Il movente dell’omicidio di Gino Tommasino è stato ricostruito con precisione grazie alle dichiarazioni dei collaboratori di giustizia, tra cui Salvatore Belviso e Raffaele Polito. Questi collaboratori hanno rivelato che l’ordine di eliminare Tommasino fu impartito da Sergio Mosca, con l’approvazione del capoclan Vincenzo D’Alessandro. Il consigliere comunale, che aveva ottenuto il suo potere politico grazie al sostegno del clan, era visto come un traditore per essersi distaccato dal gruppo criminale e per non aver rispettato gli impegni presi.

Una delle pagine più buie della città

Belviso ha raccontato nei dettagli il piano omicida, spiegando che l’ordine iniziale era di ferire Tommasino alle gambe, ma che successivamente si decise per la sua eliminazione definitiva. Questo cambio di piano venne giustificato come una misura necessaria per eliminare una minaccia percepita.

Le indagini hanno evidenziato i forti legami tra il consigliere Tommasino e il clan D’Alessandro. Gino Tommasino, noto anche come Luigi, era strettamente connesso a Pasquale D’Alessandro, il capo clan. Questi rapporti sono stati un fattore determinante nell’escalation che ha portato al suo omicidio. Tommasino, grazie al supporto del clan, aveva acquisito una posizione di rilievo nella politica locale, ma la sua successiva indipendenza ha innescato la reazione violenta del gruppo criminale.

La strage delle Terme

L’omicidio di Tommasino è solo uno degli episodi violenti legati al clan D’Alessandro. La cosiddetta “Strage delle Terme”, nella quale fu ucciso D’Alessandro, fondatore del clan, è un altro evento che ha segnato profondamente la storia criminale della regione. Carmine D’Antuono, ucciso nel 2008, era ritenuto responsabile della morte di Domenico D’Alessandro, e questo ha portato a una serie di vendette e regolamenti di conti tra i clan rivali.

Le confessioni dei collaboratori di giustizia sono state fondamentali per ricostruire la dinamica dell’omicidio e per identificare i mandanti. Salvatore Belviso e Raffaele Polito hanno fornito dettagli preziosi sulle modalità dell’agguato e sui motivi che hanno spinto il clan a ordinare l’uccisione di Tommasino. Polito ha anche rivelato che tra le ragioni dell’omicidio vi era una presunta sottrazione di denaro, circa 30.000 euro, che Tommasino avrebbe dovuto al clan.

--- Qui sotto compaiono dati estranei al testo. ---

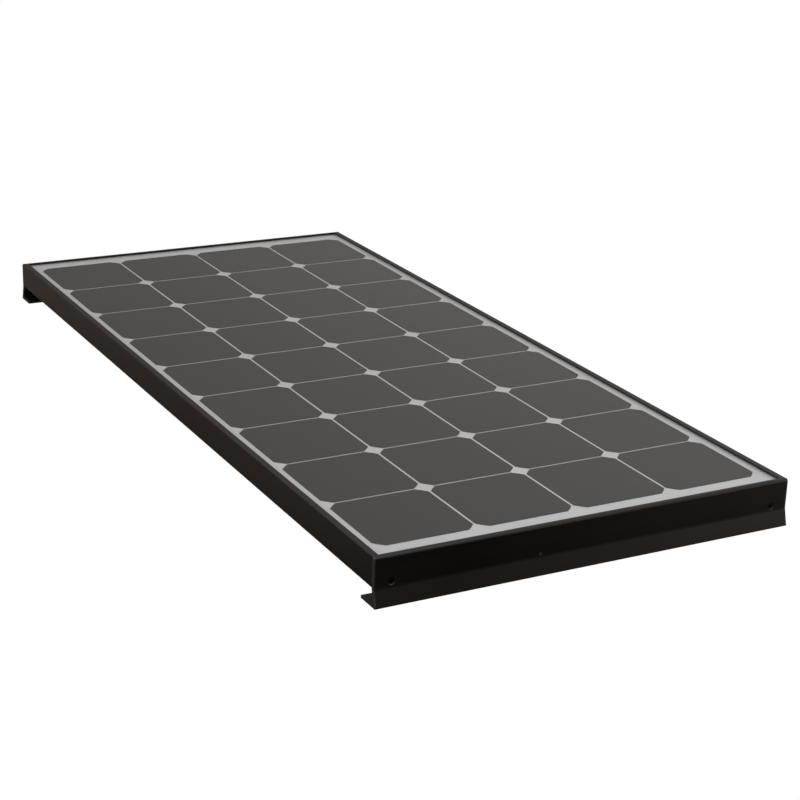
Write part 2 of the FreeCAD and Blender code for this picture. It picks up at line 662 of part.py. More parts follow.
def cable_path(side, y_start, y_end):
    """Centre line of a cable: out of the gland, across to the side, then along it."""
    r = CABLE_BEND_R
    x0 = side * GLAND_X
    x1 = side * CABLE_RUN_X
    turn = CABLE_TURN_Y
    diagonal = r * (1 - math.sqrt(0.5))

    def at(x, y):
        return V(x, y, CABLE_Z)

    return Part.Wire([
        Part.makeLine(at(x0, y_start), at(x0, turn + r)),
        Part.Arc(at(x0, turn + r), at(x0 + side * diagonal, turn + diagonal),
                 at(x0 + side * r, turn)).toShape(),
        Part.makeLine(at(x0 + side * r, turn), at(x1 - side * r, turn)),
        Part.Arc(at(x1 - side * r, turn), at(x1 - side * diagonal, turn - diagonal),
                 at(x1, turn - r)).toShape(),
        Part.makeLine(at(x1, turn - r), at(x1, y_end)),
    ])


def swept(side, y_start, y_end, radius):
    """Round bar along the cable's centre line."""
    circle = Part.Wire(Part.makeCircle(radius, V(side * GLAND_X, y_start, CABLE_Z), ALONG))
    return cable_path(side, y_start, y_end).makePipeShell([circle], True, False)


CABLE_START_Y = BOX_Y - BOX_L / 2 + BOX_WALL + 6
CONDUCTOR_START_Y = TERMINAL_Y - 17
CONDUCTOR_END_Y = CABLE_END_Y - 16


def cable_jacket(side):
    """Cable insulation, hollow for its conductor."""
    jacket = swept(side, CABLE_START_Y, CABLE_END_Y - 8, CABLE_R)
    return jacket.cut(swept(side, CABLE_START_Y + 1, CABLE_END_Y - 9, CONDUCTOR_R + CONDUCTOR_FIT))


def cable_conductors():
    """Stranded copper cores of both cables."""
    return Part.makeCompound([swept(side, CONDUCTOR_START_Y, CONDUCTOR_END_Y, CONDUCTOR_R)
                              for side in (-1, 1)])


def cable_clip(x, y):
    """Stick-on clip: a foot on the backsheet and a C-shaped clamp round the cable."""
    foot = rounded_block(x - 10, x + 10, y - 8, y + 8, BACK_Z - 1.8, BACK_Z, 2)
    stem = block(x - 2.5, x + 2.5, y - 5, y + 5, CABLE_Z + 3.5, BACK_Z - 1.5)
    ring = rod_y(x, y - 5, y + 5, CABLE_Z, CABLE_R + 1.5)
    bore = rod_y(x, y - 6, y + 6, CABLE_Z, CABLE_R + 0.03)
    mouth = block(x - 1.8, x + 1.8, y - 6, y + 6, CABLE_Z - 6, CABLE_Z)
    return cut(fuse(foot, stem, ring), fuse(bore, mouth))


def cable_clips():
    """Clips along both cables."""
    return Part.makeCompound([cable_clip(side * CABLE_RUN_X, y) for side in (-1, 1) for y in CLIP_YS])


# ---- Connectors ----------------------------------------------------------------------------------
NUT_R = 8.2
NUT_L = 17.0
THREAD_R = 6.4
CONTACT_FIT = 0.02
NOSE_R = 6.1
SLEEVE_R = 9.0
SLEEVE_BORE_R = 6.3


def connector_nut(x):
    """Ribbed cap nut that clamps the cable."""
    y1 = CABLE_END_Y
    body = rod_y(x, y1 - NUT_L, y1, CABLE_Z, NUT_R)
    ribs = []
    for i in range(8):
        turn = math.radians(45 * i)
        ribs.append(rod_y(x + NUT_R * math.cos(turn), y1 - NUT_L + 2, y1 - 3,
                          CABLE_Z + NUT_R * math.sin(turn), 0.8))
    bore = rod_y(x, y1 - NUT_L - 1, y1 - 4, CABLE_Z, THREAD_R + 0.05)
    mouth = rod_y(x, y1 - 5, y1 + 1, CABLE_Z, CABLE_R + 0.3)
    return cut(fuse(body, *ribs), fuse(bore, mouth))


def connector_seal(x):
    """Rubber sleeve round the cable, inside the nut."""
    return tube_y(x, CABLE_END_Y - 8, CABLE_END_Y - 4.1, CABLE_Z, 5.4, CABLE_R + 0.02)


def collar_y():
    """Where the collar behind a connector's front part starts."""
    return CABLE_END_Y - NUT_L


def plug_housing(x):
    """Insulator with a long nose and two snap fingers."""
    y = collar_y()
    solid = fuse(rod_y(x, y - 1, CABLE_END_Y - 8.2, CABLE_Z, THREAD_R),
                 rod_y(x, y - 14, y - 0.2, CABLE_Z, 8.6),
                 rod_y(x, y - 40, y - 13, CABLE_Z, NOSE_R))
    fingers = []
    for side in (-1, 1):
        low, high = sorted((x + side * 7.2, x + side * 9.2))
        fingers.append(block(low, high, y - 34, y - 10, CABLE_Z - 2.5, CABLE_Z + 2.5))
    bores = fuse(rod_y(x, y - 30, CABLE_END_Y - 7, CABLE_Z, 2.6 + CONTACT_FIT),
                 rod_y(x, y - 41, y - 20, CABLE_Z, 4.0))
    return cut(fuse(solid, *fingers), bores)


def plug_contact(x):
    """Round pin with a crimp barrel."""
    y = collar_y()
    barrel = rod_y(x, y - 20, CABLE_END_Y - 9.2, CABLE_Z, 2.6)
    pin = rod_y(x, y - 38, y - 19, CABLE_Z, 2.0)
    bore = rod_y(x, CONDUCTOR_END_Y, CABLE_END_Y - 9, CABLE_Z, CONDUCTOR_R + CONDUCTOR_FIT)
    return cut(fuse(barrel, pin), bore)


def socket_housing(x):
    """Insulator with a wide sleeve that takes a plug's nose, and two snap windows."""
    y = collar_y()
    solid = fuse(rod_y(x, y - 1, CABLE_END_Y - 8.2, CABLE_Z, THREAD_R),
                 rod_y(x, y - 38, y - 0.2, CABLE_Z, SLEEVE_R))
    bores = fuse(rod_y(x, y - 14, CABLE_END_Y - 7, CABLE_Z, 2.6 + CONTACT_FIT),
                 rod_y(x, y - 39, y - 12, CABLE_Z, SLEEVE_BORE_R))
    windows = block(x - 12, x + 12, y - 28, y - 20, CABLE_Z - 2.8, CABLE_Z + 2.8)
    return cut(solid, bores, windows)


def socket_contact(x):
    """Tubular contact that takes a plug's pin, with a crimp barrel."""
    y = collar_y()
    barrel = rod_y(x, y - 13, CABLE_END_Y - 9.2, CABLE_Z, 2.6)
    sleeve = rod_y(x, y - 34, y - 12.1, CABLE_Z, 3.3)
    crimp = rod_y(x, CONDUCTOR_END_Y, CABLE_END_Y - 9, CABLE_Z, CONDUCTOR_R + CONDUCTOR_FIT)
    mouth = rod_y(x, y - 35, y - 15, CABLE_Z, 2.05)
    return cut(fuse(barrel, sleeve), crimp, mouth)


# ---- All the pieces --------------------------------------------------------------------------------
def pieces():
    """Every node's name and shape."""
    left = side_profile()
    front = end_profile()
    interconnects = cell_interconnects()
    ribbons = cross_ribbons()
    leads = output_leads()
    plug_x = CABLE_RUN_X
    socket_x = -CABLE_RUN_X
    return {
        "side_profile_left": left,
        "side_profile_right": half_turn(left),
        "end_profile_front": front,
        "end_profile_rear": half_turn(front),
        "corner_screws": corner_screws(),
        "frame_seal": frame_seal(),
        "front_glass": front_glass(),
        "front_encapsulant": front_encapsulant(),
        "solar_cells": solar_cells(),
        "cell_interconnects": interconnects,
        "cross_ribbons": ribbons,
        "output_leads": leads,
        "rear_encapsulant": rear_encapsulant(interconnects, ribbons, leads),
        "backsheet": backsheet(),
        "rating_label": rating_label(),
        "jbox_pad": jbox_pad(),
        "jbox_base": jbox_base(),
        "jbox_lid": jbox_lid(),
        "lid_seal": lid_seal(),
        "hinge_pins": hinge_pins(),
        "terminal_plates": terminal_plates(),
        "terminal_screws": terminal_screws(),
        "bypass_diodes": bypass_diodes(),
        "gland_bodies": gland_bodies(),
        "gland_seals": gland_seals(),
        "gland_nuts": gland_nuts(),
        "negative_cable": cable_jacket(-1),
        "positive_cable": cable_jacket(1),
        "cable_conductors": cable_conductors(),
        "cable_clips": cable_clips(),
        "plug_housing": plug_housing(plug_x),
        "plug_nut": connector_nut(plug_x),
        "plug_seal": connector_seal(plug_x),
        "plug_contact": plug_contact(plug_x),
        "socket_housing": socket_housing(socket_x),
        "socket_nut": connector_nut(socket_x),
        "socket_seal": connector_seal(socket_x),
        "socket_contact": socket_contact(socket_x),
    }


os.makedirs("parts", exist_ok=True)
for name, shape in pieces().items():
    if not shape.isValid():
        raise ValueError(name + " is not a valid shape")
    shape.exportStep("parts/" + name + ".step")
    print(name, len(shape.Solids), round(shape.Volume / 1000, 3))
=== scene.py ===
import math

import bmesh
import bpy
from mathutils import Euler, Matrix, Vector

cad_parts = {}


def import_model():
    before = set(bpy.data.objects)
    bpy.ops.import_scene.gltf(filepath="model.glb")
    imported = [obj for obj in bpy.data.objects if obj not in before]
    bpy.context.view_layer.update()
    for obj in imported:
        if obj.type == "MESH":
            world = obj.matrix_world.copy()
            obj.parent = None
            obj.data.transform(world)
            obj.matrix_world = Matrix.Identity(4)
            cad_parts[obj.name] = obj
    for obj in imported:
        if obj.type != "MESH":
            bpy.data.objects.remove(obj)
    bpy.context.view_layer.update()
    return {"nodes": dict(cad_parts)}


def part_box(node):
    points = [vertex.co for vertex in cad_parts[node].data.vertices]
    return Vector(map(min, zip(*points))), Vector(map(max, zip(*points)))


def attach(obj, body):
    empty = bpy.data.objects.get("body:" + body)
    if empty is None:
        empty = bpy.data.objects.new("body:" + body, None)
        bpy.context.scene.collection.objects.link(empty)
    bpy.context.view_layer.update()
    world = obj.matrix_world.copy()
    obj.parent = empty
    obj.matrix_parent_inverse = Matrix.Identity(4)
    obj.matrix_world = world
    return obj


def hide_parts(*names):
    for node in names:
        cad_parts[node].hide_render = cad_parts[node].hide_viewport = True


# Looks for the roof-mounted solar panel: one optical slab for the clear layers, a finish for
# every piece, the floor, soft studio light and the camera. Metres, in the CAD's frame.

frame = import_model()
nodes = frame["nodes"]

MM = 0.001

NOISE_MOST = (0.35, 0.65)       # most of a noise pattern's values lie between these
NOISE_ALL = (0.30, 0.70)        # and nearly all of them between these


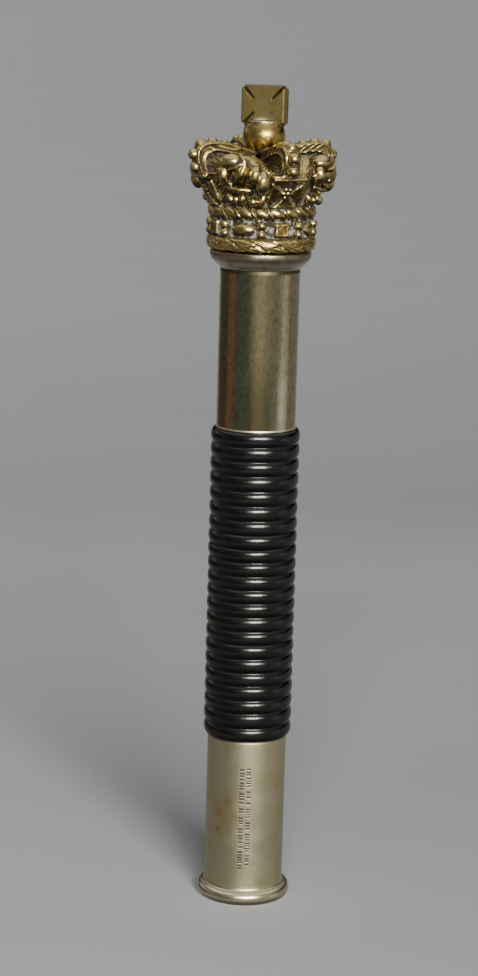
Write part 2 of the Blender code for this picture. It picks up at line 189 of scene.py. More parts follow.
# What the metal mirrors, as colours at azimuths in degrees: level with the staff, below it, and in a
# window band just above it
ROOM_MIDDLE = (
    (-180, (0.30, 0.29, 0.27)), (-155, (0.25, 0.24, 0.22)), (-138, (0.08, 0.072, 0.06)),
    (-104, (0.075, 0.065, 0.055)), (-90, (0.19, 0.11, 0.075)), (-76, (0.175, 0.105, 0.075)),
    (-66, (0.09, 0.10, 0.09)), (-34, (0.10, 0.12, 0.113)), (-24, (0.16, 0.165, 0.145)),
    (-12, (0.29, 0.275, 0.21)), (0, (0.41, 0.38, 0.29)), (12, (0.40, 0.38, 0.29)), (24, (0.29, 0.29, 0.24)),
    (44, (0.23, 0.245, 0.21)), (58, (0.24, 0.245, 0.21)), (68, (0.36, 0.345, 0.30)),
    (78, (0.56, 0.54, 0.47)), (88, (0.44, 0.425, 0.37)), (104, (0.25, 0.235, 0.20)),
    (134, (0.22, 0.215, 0.20)), (180, (0.30, 0.29, 0.27)),
)
ROOM_LOW = (
    (-180, (0.24, 0.24, 0.24)), (-120, (0.22, 0.215, 0.205)), (-70, (0.25, 0.245, 0.23)),
    (-30, (0.28, 0.275, 0.26)), (4, (0.34, 0.335, 0.32)), (36, (0.30, 0.295, 0.28)),
    (80, (0.25, 0.25, 0.24)), (130, (0.22, 0.22, 0.22)), (180, (0.24, 0.24, 0.24)),
)
WINDOW = tuple((azimuth, (tone,) * 3) for azimuth, tone in (
    (-180, 0.0), (-150, 0.0), (-124, 0.5), (-95, 0.22), (-60, 0.12), (-30, 0.3), (-12, 0.8), (10, 1.1),
    (35, 0.5), (70, 0.25), (110, 0.0), (180, 0.0),
))
ROOM_NEAR = (0.09, 0.09, 0.088)
CEILING = (0.18,) * 3
SKYLIGHT = (0.72,) * 3
AMBIENT = (0.045,) * 3
BACKDROP_LEFT = (0.3325, 0.3337, 0.336)
BACKDROP_RIGHT = (0.3115, 0.3125, 0.3145)
KEY_COLOUR = (1.0, 0.96, 0.86)


# ---------------------------------------------------------------- meshes

def blended(start, end, share):
    return start + (end - start) * share


def smooth_step(low, high, value):
    share = np.clip((value - low) / (high - low), 0.0, 1.0)
    return share * share * (3 - 2 * share)


def turns(count):
    return [2 * pi * step / count for step in range(count)]


def place_in_scene(name, data):
    obj = bpy.data.objects.new(name, data)
    bpy.context.scene.collection.objects.link(obj)
    return obj


def piece_from(name, points, faces, smooth_angle):
    """A mesh object from points in units, with edges sharper than an angle left sharp."""
    mesh = bpy.data.meshes.new(name)
    mesh.from_pydata((np.asarray(points) * UNIT).tolist(), [], faces)
    mesh.validate()
    mesh.shade_smooth()
    mesh.set_sharp_from_angle(angle=radians(smooth_angle))
    return place_in_scene(name, mesh)


def add_attribute(mesh, name, values):
    mesh.attributes.new(name, "FLOAT", "POINT").data.foreach_set("value", np.asarray(values, np.float32))


def lathe(outline, azimuths, shape):
    """Points and faces of an outline of (radius, level) spun through azimuths. A radius of 0 makes a pole,
    and an outline that ends where it starts makes a ring. shape(azimuths, level, radius) gives the radii."""
    points = []
    rings = []
    count = len(azimuths)
    closed = outline[0] == outline[-1]
    for radius, level in outline[:-1] if closed else outline:
        if radius == 0.0:
            rings.append([len(points)])
            points.append((0.0, 0.0, level))
            continue
        rings.append(list(range(len(points), len(points) + count)))
        radii = shape(azimuths, level, radius) * np.ones(count)
        ring = np.stack([radii * np.sin(azimuths), -radii * np.cos(azimuths), np.full(count, level)], 1)
        points += ring.tolist()
    rings += rings[:1] if closed else []
    faces = []
    for lower, upper in zip(rings, rings[1:]):
        for here in range(count):
            after = (here + 1) % count
            if len(lower) == 1:
                faces.append((lower[0], upper[after], upper[here]))
            elif len(upper) == 1:
                faces.append((lower[here], lower[after], upper[0]))
            else:
                faces.append((lower[here], lower[after], upper[after], upper[here]))
    return points, faces


def even_azimuths(sides):
    return np.arange(sides) * 2 * pi / sides - pi


def waves(rng, count, reach):
    """A smooth wavy function of azimuth and level that closes on itself."""
    terms = [
        (rng.integers(1, 7), rng.uniform(0.02, 0.16), rng.uniform(0, 2 * pi), rng.uniform(0.4, 1.0))
        for _ in range(count)
    ]

    def sway(azimuth, level):
        total = sum(
            size * np.sin(cycles * azimuth + pace * level + start) for cycles, pace, start, size in terms)
        return reach * total / count

    return sway


# ---------------------------------------------------------------- foot cap, barrel, collar and grip

def turned_piece(name, outline, sides, sway, above, pace=1, smooth_angle=50):
    """A lathed piece whose surface sways where its radius is above a limit."""
    def shape(azimuth, level, radius):
        return radius + (sway(azimuth, level * pace) if radius > above else 0.0)

    return piece_from(name, *lathe(outline, even_azimuths(sides), shape), smooth_angle)


def stamp_strokes(rng):
    """(azimuth, level, half length, half width) of rows of worn parallel punch strokes that spell nothing."""
    strokes = []
    for azimuth, top, bottom in STAMP_ROWS:
        level = top
        while level > bottom:
            if rng.random() > 0.1:
                shift = rng.uniform(-0.006, 0.006)
                strokes.append((azimuth + shift, level, rng.uniform(0.42, 0.58), rng.uniform(0.12, 0.19)))
            level -= rng.choice((0.6, 0.66, 0.9))
    return strokes


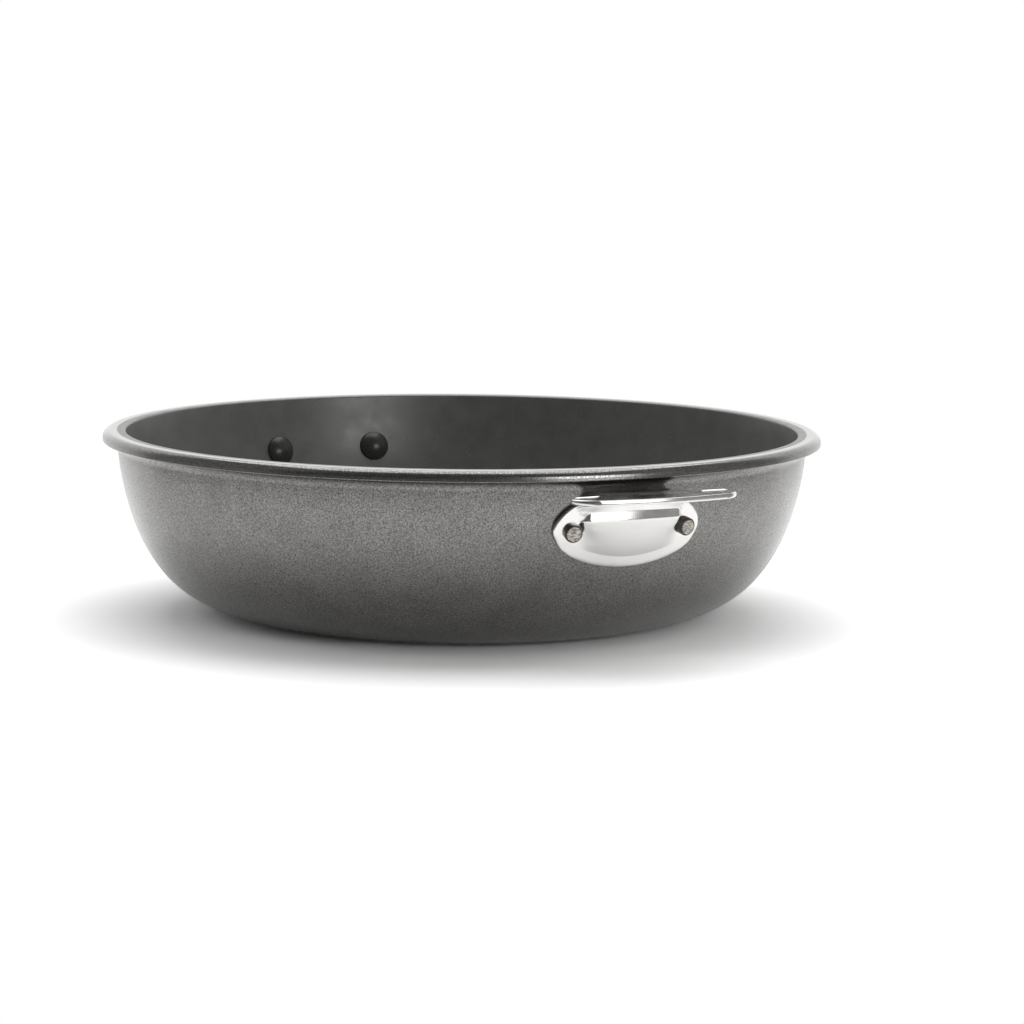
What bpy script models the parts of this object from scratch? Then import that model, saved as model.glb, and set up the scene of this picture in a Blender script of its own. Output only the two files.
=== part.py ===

Una ferita profonda nella città

La notizia dei nuovi arresti ha suscitato forti reazioni nella comunità di Castellammare di Stabia, specialmente in vista delle imminenti elezioni comunali. La vicenda di Gino Tommasino, ucciso mentre era in auto con il figlio quindicenne, ha lasciato una ferita profonda nella città. La scoperta dei mandanti e la loro cattura rappresentano un passo importante verso la giustizia, ma anche un momento di riflessione sulla necessità di combattere la criminalità organizzata e di proteggere le istituzioni democratiche.